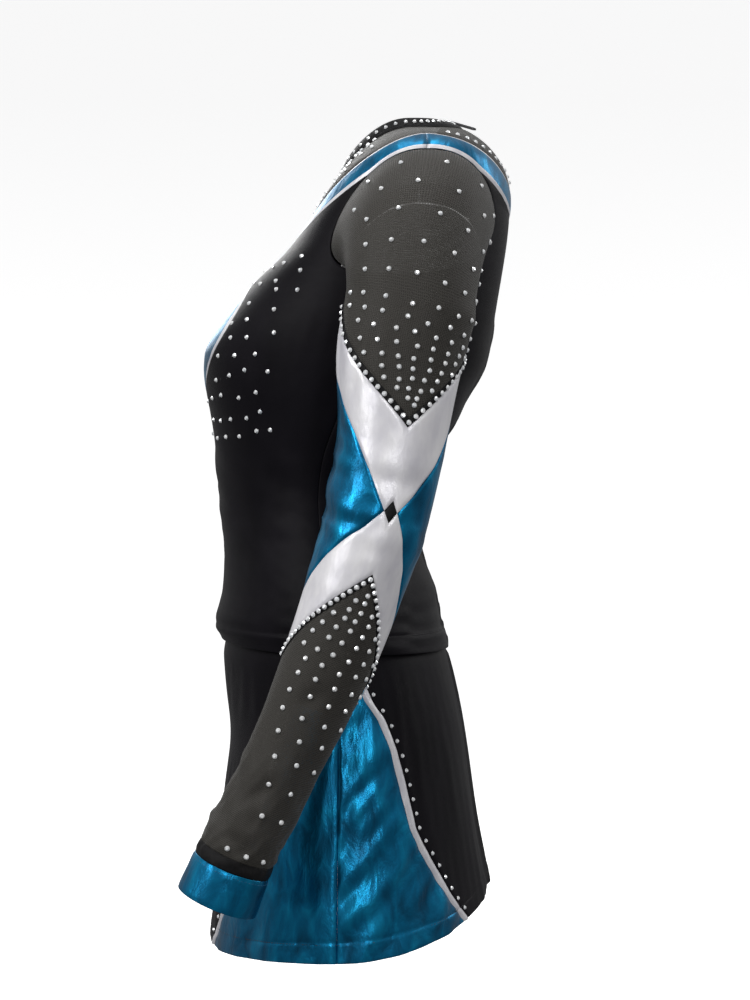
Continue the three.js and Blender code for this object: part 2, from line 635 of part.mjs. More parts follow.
SIDES.forEach(([name, side]) => {
  const sleevePanel = (part, angles, steps, place, look) => (
    piece(`${name}_${part}`, panel(angles, steps, place, [side]), look)
  );
  // The crown's lines are bunched towards the armhole, where they turn most.
  const crownTop = UPPER_SLEEVE + CAP;
  sleevePanel('upper_mesh', loopAngles, 8, (beta, t) => {
    const q = t < 0.75
      ? mix(crownTop, UPPER_SLEEVE, t / 0.75)
      : mix(UPPER_SLEEVE, meshEdge(beta) + SEAM_GAP / 2, (t - 0.75) / 0.25);
    return onSleeve(beta, q);
  }, BLACK_MESH);
  sleevePanel('upper_trim', loopAngles, 1, between(meshEdge, whiteTop), TRIM_BLACK);
  sleevePanel('upper_chevron', loopAngles, 2, between(whiteTop, whiteBottom), WHITE_SATIN);
  sleevePanel('lower_chevron', loopAngles, 1, between(lowerWhiteTop, lowerWhiteBottom), WHITE_SATIN);
  sleevePanel('lower_trim', loopAngles, 1, between(lowerWhiteBottom, lowerMeshEdge), TRIM_BLACK);
  sleevePanel('forearm_mesh', loopAngles, 4, between(lowerMeshEdge, level(WRIST_START)), BLACK_MESH);
  sleevePanel('wrist_trim', loopAngles, 1, between(level(WRIST_START), level(CUFF_START)), TRIM_BLACK);
  sleevePanel('cuff', loopAngles, 1, between(level(CUFF_START), level(-FOREARM)), BLUE_FOIL);

  // The elbow panel is open at the crossing of the chevrons, where the lozenge sits.
  const start = spread + 1.6;
  const behind = loopAngles.filter((beta) => beta > -180 && beta < -start).map((beta) => beta + 360);
  const elbowAngles = [start, ...loopAngles.filter((beta) => beta > start), ...behind, 360 - start];
  const wrapped = (line) => (beta) => line(beta > 180 ? beta - 360 : beta);
  const elbowPlace = between(wrapped(whiteBottom), wrapped(lowerWhiteTop));
  sleevePanel('elbow_panel', elbowAngles, 3, elbowPlace, BLUE_FOIL);
  const lozengeEdge = (beta) => (LOZENGE.half - 1.4) * (1 - Math.abs(beta) / (spread - 1.2));
  sleevePanel('elbow_lozenge', even(-spread + 1.2, spread - 1.2, 4), 2, (beta, t) => (
    onSleeve(beta, CROSSING + mix(lozengeEdge(beta), -lozengeEdge(beta), t))
  ), TRIM_BLACK);
});

// ---------------------------------------------------------------- the skirt

piece('waistband', panel(even(0, 180, 15), 1, (angle, t) => (
  skirtPoint(angle, mix(0, WAISTBAND_HEIGHT, t))
), BOTH, WALL + 0.4), BLACK_STRETCH);

// The coloured side panels open out from the side seam like a godet.
const backSpread = straight(
  [WAISTBAND_HEIGHT, 66, 103, 118, 145, 178, 218, 253, 288, SKIRT_DRAWN],
  [4, 4.5, 12.5, 18, 23, 26.5, 30, 37, 44, 53],
);
const FRONT_TO_BACK = 68 / 53;
const frontSpread = (depth) => backSpread(depth) * FRONT_TO_BACK;
const degrees = (length, depth) => length / (skirt.width(depth) * RAD);
const skirtRows = [WAISTBAND_HEIGHT + SEAM_GAP, 61, 84, 103, 118, 145, 178, 218, 253, 288, SKIRT_DRAWN];
const SIDE_SEAM = 90;
const gapAngle = (depth) => degrees(SEAM_GAP, depth);
const pipeAngle = (depth) => degrees(PIPING_WIDTH, depth);
function skirtPanel(name, steps, low, high, sides, look) {
  const place = (depth, t) => skirtPoint(mix(low(depth), high(depth), t), depth);
  piece(name, panel(skirtRows, steps, place, sides), look);
}

skirtPanel('skirt_front', 6, level(0), (d) => SIDE_SEAM - frontSpread(d) - pipeAngle(d), BOTH, BLACK_STRETCH);
skirtPanel('skirt_back', 5, (d) => SIDE_SEAM + backSpread(d) + pipeAngle(d), level(180), BOTH, BLACK_STRETCH);
SIDES.forEach(([name, side]) => {
  skirtPanel(`${name}_front_piping`, 1, (d) => SIDE_SEAM - frontSpread(d) - pipeAngle(d) + gapAngle(d),
    (d) => SIDE_SEAM - frontSpread(d), [side], WHITE_SATIN);
  skirtPanel(`${name}_side_front`, 3, (d) => SIDE_SEAM - frontSpread(d) + gapAngle(d),
    (d) => SIDE_SEAM - gapAngle(d) / 2, [side], BLUE_FOIL);
  skirtPanel(`${name}_side_back`, 3, (d) => SIDE_SEAM + gapAngle(d) / 2,
    (d) => SIDE_SEAM + backSpread(d) - gapAngle(d), [side], BLUE_FOIL);
  skirtPanel(`${name}_back_piping`, 1, (d) => SIDE_SEAM + backSpread(d),
    (d) => SIDE_SEAM + backSpread(d) + pipeAngle(d) - gapAngle(d), [side], WHITE_SATIN);
});

export default uniform;
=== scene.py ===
"""A two-piece cheerleading uniform in its worn shape: a long-sleeved top and a short flared skirt."""
import math

import bpy
import numpy as np
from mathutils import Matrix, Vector, noise


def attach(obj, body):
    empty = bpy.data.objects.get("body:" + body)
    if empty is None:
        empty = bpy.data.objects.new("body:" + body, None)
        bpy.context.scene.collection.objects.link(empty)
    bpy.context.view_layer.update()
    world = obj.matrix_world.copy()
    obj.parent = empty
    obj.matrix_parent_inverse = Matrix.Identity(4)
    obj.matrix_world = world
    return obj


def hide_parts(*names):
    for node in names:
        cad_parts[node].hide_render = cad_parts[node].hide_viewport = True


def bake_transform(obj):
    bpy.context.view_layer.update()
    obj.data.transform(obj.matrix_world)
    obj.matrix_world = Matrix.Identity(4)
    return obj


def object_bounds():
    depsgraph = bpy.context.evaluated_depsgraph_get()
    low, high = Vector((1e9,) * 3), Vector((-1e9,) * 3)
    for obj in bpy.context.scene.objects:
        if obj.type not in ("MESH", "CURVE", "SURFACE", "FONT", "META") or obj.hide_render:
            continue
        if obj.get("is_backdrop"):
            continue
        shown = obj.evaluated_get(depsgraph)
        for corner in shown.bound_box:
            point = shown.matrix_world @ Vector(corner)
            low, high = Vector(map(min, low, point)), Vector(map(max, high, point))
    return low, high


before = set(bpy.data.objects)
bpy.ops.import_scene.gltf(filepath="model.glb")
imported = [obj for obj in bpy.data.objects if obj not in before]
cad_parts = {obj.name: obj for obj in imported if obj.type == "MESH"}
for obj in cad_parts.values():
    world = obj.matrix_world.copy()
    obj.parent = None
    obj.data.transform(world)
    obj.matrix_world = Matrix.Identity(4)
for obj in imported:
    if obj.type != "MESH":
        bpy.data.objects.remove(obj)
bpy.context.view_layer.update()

MM = 0.001
RAD = math.pi / 180
scene = bpy.context.scene

# ------------------------------------------------------------------ node helpers


def shader_of(material):
    return material.node_tree.nodes["Principled BSDF"]


def new_material(name, color, roughness, **sockets):
    material = bpy.data.materials.new(name)
    material.use_nodes = True
    shader = shader_of(material)
    shader.inputs["Base Color"].default_value = (*color, 1)
    shader.inputs["Roughness"].default_value = roughness
    for socket, value in sockets.items():
        shader.inputs[socket.replace("_", " ")].default_value = value
    return material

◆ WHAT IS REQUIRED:
Each line from the line containing "skirtPanel('skirt_front', 6, level(0), (d)" through the line containing "for corner in" is to be transcribed exactly, and no other line.

◆ WRITTEN ANSWER:
skirtPanel('skirt_front', 6, level(0), (d) => SIDE_SEAM - frontSpread(d) - pipeAngle(d), BOTH, BLACK_STRETCH);
skirtPanel('skirt_back', 5, (d) => SIDE_SEAM + backSpread(d) + pipeAngle(d), level(180), BOTH, BLACK_STRETCH);
SIDES.forEach(([name, side]) => {
  skirtPanel(`${name}_front_piping`, 1, (d) => SIDE_SEAM - frontSpread(d) - pipeAngle(d) + gapAngle(d),
    (d) => SIDE_SEAM - frontSpread(d), [side], WHITE_SATIN);
  skirtPanel(`${name}_side_front`, 3, (d) => SIDE_SEAM - frontSpread(d) + gapAngle(d),
    (d) => SIDE_SEAM - gapAngle(d) / 2, [side], BLUE_FOIL);
  skirtPanel(`${name}_side_back`, 3, (d) => SIDE_SEAM + gapAngle(d) / 2,
    (d) => SIDE_SEAM + backSpread(d) - gapAngle(d), [side], BLUE_FOIL);
  skirtPanel(`${name}_back_piping`, 1, (d) => SIDE_SEAM + backSpread(d),
    (d) => SIDE_SEAM + backSpread(d) + pipeAngle(d) - gapAngle(d), [side], WHITE_SATIN);
});

export default uniform;
=== scene.py ===
"""A two-piece cheerleading uniform in its worn shape: a long-sleeved top and a short flared skirt."""
import math

import bpy
import numpy as np
from mathutils import Matrix, Vector, noise


def attach(obj, body):
    empty = bpy.data.objects.get("body:" + body)
    if empty is None:
        empty = bpy.data.objects.new("body:" + body, None)
        bpy.context.scene.collection.objects.link(empty)
    bpy.context.view_layer.update()
    world = obj.matrix_world.copy()
    obj.parent = empty
    obj.matrix_parent_inverse = Matrix.Identity(4)
    obj.matrix_world = world
    return obj


def hide_parts(*names):
    for node in names:
        cad_parts[node].hide_render = cad_parts[node].hide_viewport = True


def bake_transform(obj):
    bpy.context.view_layer.update()
    obj.data.transform(obj.matrix_world)
    obj.matrix_world = Matrix.Identity(4)
    return obj


def object_bounds():
    depsgraph = bpy.context.evaluated_depsgraph_get()
    low, high = Vector((1e9,) * 3), Vector((-1e9,) * 3)
    for obj in bpy.context.scene.objects:
        if obj.type not in ("MESH", "CURVE", "SURFACE", "FONT", "META") or obj.hide_render:
            continue
        if obj.get("is_backdrop"):
            continue
        shown = obj.evaluated_get(depsgraph)
        for corner in shown.bound_box:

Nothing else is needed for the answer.